PART I: OVERALL PERSPECTIVE

"This legislation is a minefield in which it is all too easy to stray from the paths of safety and legality"

PO v UCW [1990] IRLR 143 para 3 Lord Donaldson MR

"The concentrated power of accumulated capital can only be matched by the concentrated power of the workers acting in solidarity"

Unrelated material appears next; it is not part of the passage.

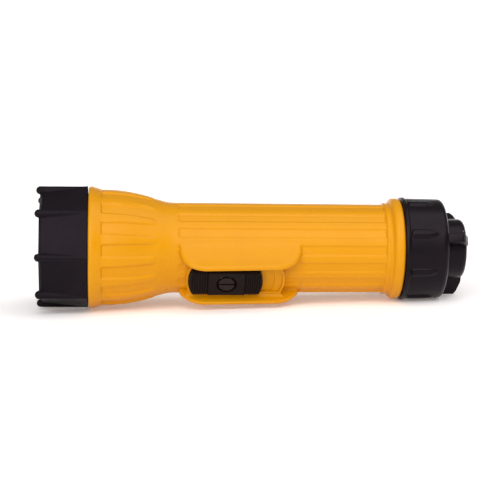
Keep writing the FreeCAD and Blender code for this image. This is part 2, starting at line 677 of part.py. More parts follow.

Kahn Freund & Hepple; Laws against Strikes (1972): p4-5

  1. THE ANATOMY OF THE INDUSTRIAL ACTION CLAIM
    1. Strike is a breach of contract;
    2. Economic torts of inducing breach of contract, interference, intimidation
    3. Trade dispute immunity; the golden formula
    4. Secondary disputes
    5. Political disputes
    6. Ballots
    7. Notice of industrial action
    8. Union liability for officers
    9. Special injunctions regime
    10. Limits on amounts of damages

B. TWO MINUTE HISTORY OF TIME

  1. Trade Disputes Act 1906 (unions were immune);
  2. "In Place of Strife";
  3. IRA 1971;
  4. TULRA 1974;
  5. EA 1980;
  6. EA 1982 (union liability; complex secondary action provisions);
  7. TUA 1984 (ballots);
  8. EA 1988;
  9. EA 1990 (all secondary action unlawful except some picketing; shop steward may call action);
  10. Trade Union and Labour Relations (Consolidation) Act 1992, TULCRA 1992 (consolidation only; all references below are to this Act);
  11. Trade Union Reform and Employment Rights Act 1993 (notice of action);
  12. Employment Relations Act 1999 (unfair dismissal & strikers, some tidying up);
  13. current review of impact of Employment Relations Act 1999;
  14. Code of Practice on Ballots.
C. WHAT IS THE ANATOMY OF MODERN INDUSTRIAL ACTION
  1. In 2003 1323300 working days were lost in the UK from 146 stoppages of work. This was more than twice the total in 2001 and was the highest annual total since 1990;
  2. decrease in industrial action in private sector; 90% was in public or recently privatized public sector; DLA survey;
  3. 50% pay; 25% working conditions; 15% other issues; few on recognition;
  4. New forms of organisation of industrial. Action through internet, informal action groups;
  5. There are very few "all out strikes" but timeframe of dispute has been extended; eg fire strike;
  6. Close consensus between the political parties.
D. THE PERCEPTIBLE CHANGE IN TEMPERATURE
  1. the remedy of dismissal has diminished to vanishing point;
  2. The employer is no longer able to resort to dismissal as an industrial tactic. Protected action is action induced by acts not actionable in tort because of s.219 TULCRA 1992 as amended in 1999. To qualify as protected, the dismissal must have occurred either (i) within eight weeks beginning with the day on which the employee started to take industrial action or (ii) after the end of the eight-week period but the employee had ceased to take part in the action before the end of the period or (iii) after the end of the eight week period but the employer had taken no reasonable `procedural steps’ to resolve the dispute. Section 238A(6) regard should be had, in particular, to: (a) whether the employer or a union had complied with procedures established by any applicable collective or other agreement; (b) whether the employer or a union offered or agreed to commence or resume negotiations after the start of the protected industrial action; (c) whether the employer or a union unreasonably refused, after the start of the protected industrial action, a request that conciliation services be used; (d) whether the employer or a union unreasonably refused, after the start of the protected industrial action, a request that mediation services be used in relation to procedures to be adopted for the purposes of resolving the dispute.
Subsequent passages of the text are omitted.